Supplied information:
+ + + +

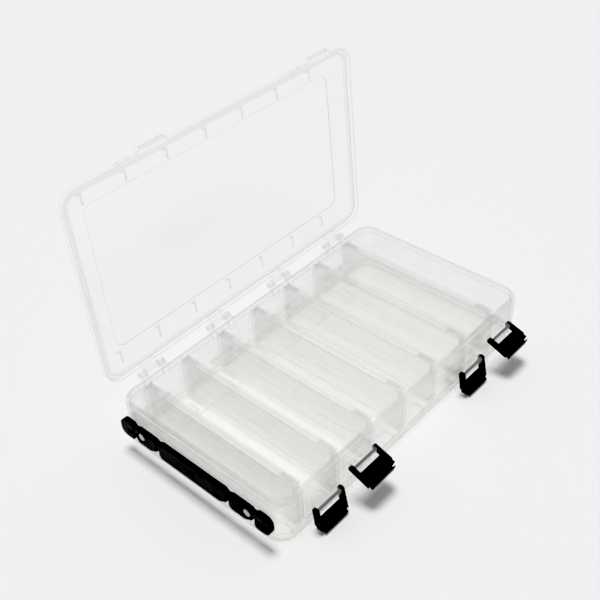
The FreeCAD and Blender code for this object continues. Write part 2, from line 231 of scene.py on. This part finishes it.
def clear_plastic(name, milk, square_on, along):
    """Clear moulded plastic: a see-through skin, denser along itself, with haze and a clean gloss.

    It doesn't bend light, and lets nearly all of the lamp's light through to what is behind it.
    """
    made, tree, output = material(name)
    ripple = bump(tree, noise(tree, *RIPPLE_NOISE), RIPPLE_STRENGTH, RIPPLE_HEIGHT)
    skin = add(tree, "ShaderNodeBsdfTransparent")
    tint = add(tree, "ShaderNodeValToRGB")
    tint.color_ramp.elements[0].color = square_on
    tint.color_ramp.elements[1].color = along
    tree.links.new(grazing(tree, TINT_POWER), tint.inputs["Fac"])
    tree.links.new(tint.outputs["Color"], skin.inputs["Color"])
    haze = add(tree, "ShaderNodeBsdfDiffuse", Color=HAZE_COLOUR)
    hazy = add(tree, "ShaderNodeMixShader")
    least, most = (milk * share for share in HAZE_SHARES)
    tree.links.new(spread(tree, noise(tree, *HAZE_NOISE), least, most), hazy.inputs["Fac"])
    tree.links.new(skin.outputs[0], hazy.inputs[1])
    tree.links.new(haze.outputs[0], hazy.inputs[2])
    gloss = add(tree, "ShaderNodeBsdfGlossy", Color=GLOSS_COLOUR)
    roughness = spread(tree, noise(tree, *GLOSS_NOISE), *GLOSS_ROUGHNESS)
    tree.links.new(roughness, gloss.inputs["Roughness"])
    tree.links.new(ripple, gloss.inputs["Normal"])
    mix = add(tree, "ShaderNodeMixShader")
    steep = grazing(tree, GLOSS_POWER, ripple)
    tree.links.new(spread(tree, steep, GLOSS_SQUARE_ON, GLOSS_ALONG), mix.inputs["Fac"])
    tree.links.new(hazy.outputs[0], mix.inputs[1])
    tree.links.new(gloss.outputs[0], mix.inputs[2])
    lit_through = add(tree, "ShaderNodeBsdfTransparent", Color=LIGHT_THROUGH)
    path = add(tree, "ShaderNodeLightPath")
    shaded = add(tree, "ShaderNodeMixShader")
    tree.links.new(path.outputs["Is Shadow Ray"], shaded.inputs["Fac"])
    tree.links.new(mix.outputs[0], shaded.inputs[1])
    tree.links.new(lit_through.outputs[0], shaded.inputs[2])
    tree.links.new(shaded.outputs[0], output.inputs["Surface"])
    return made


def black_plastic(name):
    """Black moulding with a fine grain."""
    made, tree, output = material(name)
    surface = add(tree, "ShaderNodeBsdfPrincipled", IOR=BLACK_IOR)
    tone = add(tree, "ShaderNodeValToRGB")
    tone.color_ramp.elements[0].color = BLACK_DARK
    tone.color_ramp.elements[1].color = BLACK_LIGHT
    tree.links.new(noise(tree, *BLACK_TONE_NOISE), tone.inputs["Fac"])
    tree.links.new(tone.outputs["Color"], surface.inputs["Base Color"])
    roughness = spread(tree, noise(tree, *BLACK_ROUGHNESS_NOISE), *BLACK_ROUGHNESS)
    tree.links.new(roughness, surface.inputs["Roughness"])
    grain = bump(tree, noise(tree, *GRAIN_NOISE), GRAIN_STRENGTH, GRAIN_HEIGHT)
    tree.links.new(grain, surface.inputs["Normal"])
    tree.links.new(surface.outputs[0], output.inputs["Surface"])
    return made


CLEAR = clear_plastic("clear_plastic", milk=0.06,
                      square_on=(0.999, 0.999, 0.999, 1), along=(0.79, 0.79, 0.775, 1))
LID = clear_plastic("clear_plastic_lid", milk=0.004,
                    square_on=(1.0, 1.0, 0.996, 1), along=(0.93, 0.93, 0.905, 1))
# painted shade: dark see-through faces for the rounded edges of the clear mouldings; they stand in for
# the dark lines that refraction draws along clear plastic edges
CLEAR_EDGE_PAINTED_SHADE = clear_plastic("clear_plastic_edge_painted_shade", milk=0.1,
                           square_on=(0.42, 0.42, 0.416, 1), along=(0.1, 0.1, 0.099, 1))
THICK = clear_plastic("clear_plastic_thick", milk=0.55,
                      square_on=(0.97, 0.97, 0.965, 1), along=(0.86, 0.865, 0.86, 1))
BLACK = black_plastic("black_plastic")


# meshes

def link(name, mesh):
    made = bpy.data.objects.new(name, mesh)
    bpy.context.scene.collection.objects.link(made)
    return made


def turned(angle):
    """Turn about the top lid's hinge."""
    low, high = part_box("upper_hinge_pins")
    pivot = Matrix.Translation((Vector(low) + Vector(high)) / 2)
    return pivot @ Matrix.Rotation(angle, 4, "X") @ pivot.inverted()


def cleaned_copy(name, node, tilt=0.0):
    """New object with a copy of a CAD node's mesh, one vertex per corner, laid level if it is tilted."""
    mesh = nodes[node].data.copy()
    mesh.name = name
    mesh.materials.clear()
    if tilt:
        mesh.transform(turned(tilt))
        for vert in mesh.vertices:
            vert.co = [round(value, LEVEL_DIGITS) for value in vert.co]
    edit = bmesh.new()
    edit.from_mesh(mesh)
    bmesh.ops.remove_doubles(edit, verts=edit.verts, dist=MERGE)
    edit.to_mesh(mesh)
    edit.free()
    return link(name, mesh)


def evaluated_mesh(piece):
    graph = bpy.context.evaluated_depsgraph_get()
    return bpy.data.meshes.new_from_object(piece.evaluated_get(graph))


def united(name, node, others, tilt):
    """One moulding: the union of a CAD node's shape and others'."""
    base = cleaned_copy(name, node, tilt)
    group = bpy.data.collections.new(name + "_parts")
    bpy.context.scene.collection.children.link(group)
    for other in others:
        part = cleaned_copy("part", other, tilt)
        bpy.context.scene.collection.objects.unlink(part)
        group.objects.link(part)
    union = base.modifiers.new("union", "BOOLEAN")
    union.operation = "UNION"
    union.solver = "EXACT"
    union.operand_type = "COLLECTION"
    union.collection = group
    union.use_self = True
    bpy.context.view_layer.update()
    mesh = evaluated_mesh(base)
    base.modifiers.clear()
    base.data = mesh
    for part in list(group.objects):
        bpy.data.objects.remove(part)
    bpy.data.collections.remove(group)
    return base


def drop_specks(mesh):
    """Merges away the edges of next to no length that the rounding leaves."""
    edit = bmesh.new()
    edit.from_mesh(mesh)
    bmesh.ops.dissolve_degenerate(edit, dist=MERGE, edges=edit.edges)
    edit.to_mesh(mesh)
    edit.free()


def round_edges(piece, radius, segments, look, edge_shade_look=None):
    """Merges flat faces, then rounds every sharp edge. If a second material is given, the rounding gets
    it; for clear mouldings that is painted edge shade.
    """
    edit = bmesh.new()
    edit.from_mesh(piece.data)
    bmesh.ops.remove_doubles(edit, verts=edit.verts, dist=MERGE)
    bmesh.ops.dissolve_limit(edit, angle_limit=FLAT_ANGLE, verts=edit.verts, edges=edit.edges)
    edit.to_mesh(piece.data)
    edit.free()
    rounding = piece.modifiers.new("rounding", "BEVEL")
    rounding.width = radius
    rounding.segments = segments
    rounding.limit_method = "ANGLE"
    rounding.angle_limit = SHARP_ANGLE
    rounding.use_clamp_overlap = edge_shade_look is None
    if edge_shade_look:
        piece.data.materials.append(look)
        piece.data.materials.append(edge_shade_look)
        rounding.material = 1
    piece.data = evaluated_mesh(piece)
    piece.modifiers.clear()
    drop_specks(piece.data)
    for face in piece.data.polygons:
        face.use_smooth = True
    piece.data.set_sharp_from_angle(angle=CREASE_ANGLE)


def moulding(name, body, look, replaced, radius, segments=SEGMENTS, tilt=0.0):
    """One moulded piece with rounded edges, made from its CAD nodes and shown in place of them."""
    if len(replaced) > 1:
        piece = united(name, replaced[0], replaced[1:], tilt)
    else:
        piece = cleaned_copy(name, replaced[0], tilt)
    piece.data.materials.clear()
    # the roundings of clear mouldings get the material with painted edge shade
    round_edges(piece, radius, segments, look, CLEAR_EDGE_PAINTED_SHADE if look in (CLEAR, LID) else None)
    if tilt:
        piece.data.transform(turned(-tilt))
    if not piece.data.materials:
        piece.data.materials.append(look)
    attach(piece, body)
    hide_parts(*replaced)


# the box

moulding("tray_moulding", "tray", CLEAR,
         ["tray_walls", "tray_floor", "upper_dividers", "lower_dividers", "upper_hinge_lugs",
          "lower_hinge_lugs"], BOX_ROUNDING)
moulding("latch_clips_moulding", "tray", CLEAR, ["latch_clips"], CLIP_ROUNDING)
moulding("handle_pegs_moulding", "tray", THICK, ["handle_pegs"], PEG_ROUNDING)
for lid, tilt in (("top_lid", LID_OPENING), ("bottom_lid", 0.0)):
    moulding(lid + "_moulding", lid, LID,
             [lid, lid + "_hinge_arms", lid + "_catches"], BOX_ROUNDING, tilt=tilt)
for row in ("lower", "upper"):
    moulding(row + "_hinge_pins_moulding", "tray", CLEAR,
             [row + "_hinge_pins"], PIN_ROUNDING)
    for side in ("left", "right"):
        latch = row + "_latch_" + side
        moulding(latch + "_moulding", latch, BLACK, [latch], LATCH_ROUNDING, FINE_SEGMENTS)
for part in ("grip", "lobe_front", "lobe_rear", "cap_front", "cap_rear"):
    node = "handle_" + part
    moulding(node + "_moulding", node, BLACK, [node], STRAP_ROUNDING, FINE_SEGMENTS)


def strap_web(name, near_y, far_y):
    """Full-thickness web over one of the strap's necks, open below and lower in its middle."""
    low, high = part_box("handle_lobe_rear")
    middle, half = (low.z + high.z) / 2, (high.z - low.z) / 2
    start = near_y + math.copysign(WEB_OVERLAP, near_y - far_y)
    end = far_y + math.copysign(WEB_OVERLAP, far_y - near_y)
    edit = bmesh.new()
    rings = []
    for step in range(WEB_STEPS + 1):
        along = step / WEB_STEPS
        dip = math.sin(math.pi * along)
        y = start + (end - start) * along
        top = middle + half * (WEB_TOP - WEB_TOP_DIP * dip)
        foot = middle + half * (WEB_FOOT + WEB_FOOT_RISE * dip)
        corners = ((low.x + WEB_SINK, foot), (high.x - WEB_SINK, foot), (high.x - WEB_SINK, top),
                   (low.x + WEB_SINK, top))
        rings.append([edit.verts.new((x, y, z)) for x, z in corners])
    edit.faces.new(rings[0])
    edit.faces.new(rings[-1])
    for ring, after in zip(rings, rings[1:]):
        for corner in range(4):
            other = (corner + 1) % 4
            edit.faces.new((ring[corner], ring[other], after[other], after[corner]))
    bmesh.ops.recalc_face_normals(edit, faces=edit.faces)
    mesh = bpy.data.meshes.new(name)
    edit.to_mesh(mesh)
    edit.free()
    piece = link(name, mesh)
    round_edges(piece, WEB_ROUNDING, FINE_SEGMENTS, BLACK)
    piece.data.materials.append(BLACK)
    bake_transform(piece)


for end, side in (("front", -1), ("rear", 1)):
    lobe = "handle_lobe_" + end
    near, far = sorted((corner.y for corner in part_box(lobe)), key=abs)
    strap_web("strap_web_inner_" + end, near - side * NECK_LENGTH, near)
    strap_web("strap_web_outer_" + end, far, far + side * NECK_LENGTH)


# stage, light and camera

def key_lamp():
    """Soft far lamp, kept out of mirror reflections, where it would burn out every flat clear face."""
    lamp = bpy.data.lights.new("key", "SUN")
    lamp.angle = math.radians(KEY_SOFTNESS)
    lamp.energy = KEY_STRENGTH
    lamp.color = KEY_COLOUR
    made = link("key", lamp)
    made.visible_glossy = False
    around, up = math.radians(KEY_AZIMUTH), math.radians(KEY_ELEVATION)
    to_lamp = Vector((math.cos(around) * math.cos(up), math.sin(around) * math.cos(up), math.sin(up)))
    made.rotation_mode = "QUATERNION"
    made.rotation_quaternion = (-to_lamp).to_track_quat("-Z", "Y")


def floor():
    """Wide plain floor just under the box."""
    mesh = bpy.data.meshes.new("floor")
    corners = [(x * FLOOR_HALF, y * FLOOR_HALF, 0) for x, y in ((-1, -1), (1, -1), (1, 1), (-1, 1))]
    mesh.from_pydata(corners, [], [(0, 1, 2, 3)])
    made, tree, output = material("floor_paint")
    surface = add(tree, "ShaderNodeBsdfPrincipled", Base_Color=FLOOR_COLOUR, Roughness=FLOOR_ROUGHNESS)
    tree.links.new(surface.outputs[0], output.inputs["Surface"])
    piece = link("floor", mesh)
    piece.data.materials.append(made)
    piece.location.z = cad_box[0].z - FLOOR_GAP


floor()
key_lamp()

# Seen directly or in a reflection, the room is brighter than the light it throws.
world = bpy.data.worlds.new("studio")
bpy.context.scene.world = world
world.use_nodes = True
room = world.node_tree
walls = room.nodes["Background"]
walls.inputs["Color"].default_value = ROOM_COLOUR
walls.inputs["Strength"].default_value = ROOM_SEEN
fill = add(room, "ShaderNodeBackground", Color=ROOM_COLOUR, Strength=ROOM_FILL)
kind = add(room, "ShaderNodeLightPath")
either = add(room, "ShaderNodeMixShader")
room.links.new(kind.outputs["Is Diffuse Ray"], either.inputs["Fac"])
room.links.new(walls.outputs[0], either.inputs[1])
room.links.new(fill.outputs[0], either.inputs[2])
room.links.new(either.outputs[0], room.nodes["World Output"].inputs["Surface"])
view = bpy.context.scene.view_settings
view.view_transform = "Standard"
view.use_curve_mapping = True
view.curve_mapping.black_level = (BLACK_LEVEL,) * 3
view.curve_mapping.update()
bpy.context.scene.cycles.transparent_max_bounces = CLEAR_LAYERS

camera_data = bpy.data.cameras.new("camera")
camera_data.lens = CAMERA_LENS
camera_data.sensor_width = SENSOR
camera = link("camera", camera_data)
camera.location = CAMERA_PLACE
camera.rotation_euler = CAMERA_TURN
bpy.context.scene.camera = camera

+ + + +

Task brief:
Reproduce only the lines from the top of the material through the one bearing "a clean gloss.", each exactly as it stands.

Answer:
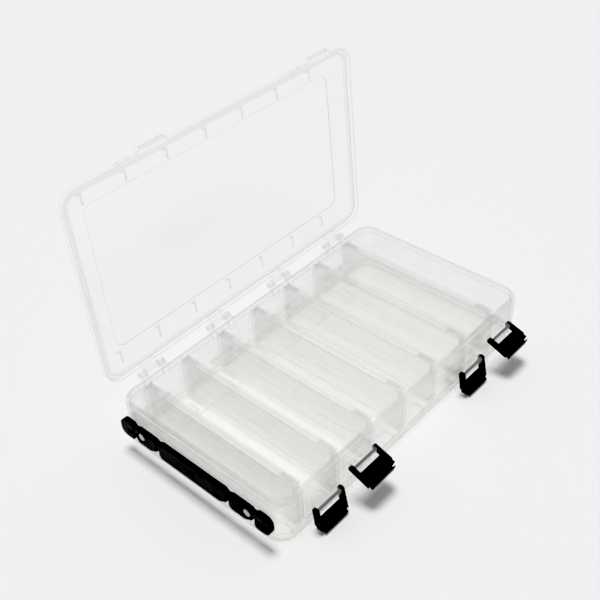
The FreeCAD and Blender code for this object continues. Write part 2, from line 231 of scene.py on. This part finishes it.
def clear_plastic(name, milk, square_on, along):
    """Clear moulded plastic: a see-through skin, denser along itself, with haze and a clean gloss.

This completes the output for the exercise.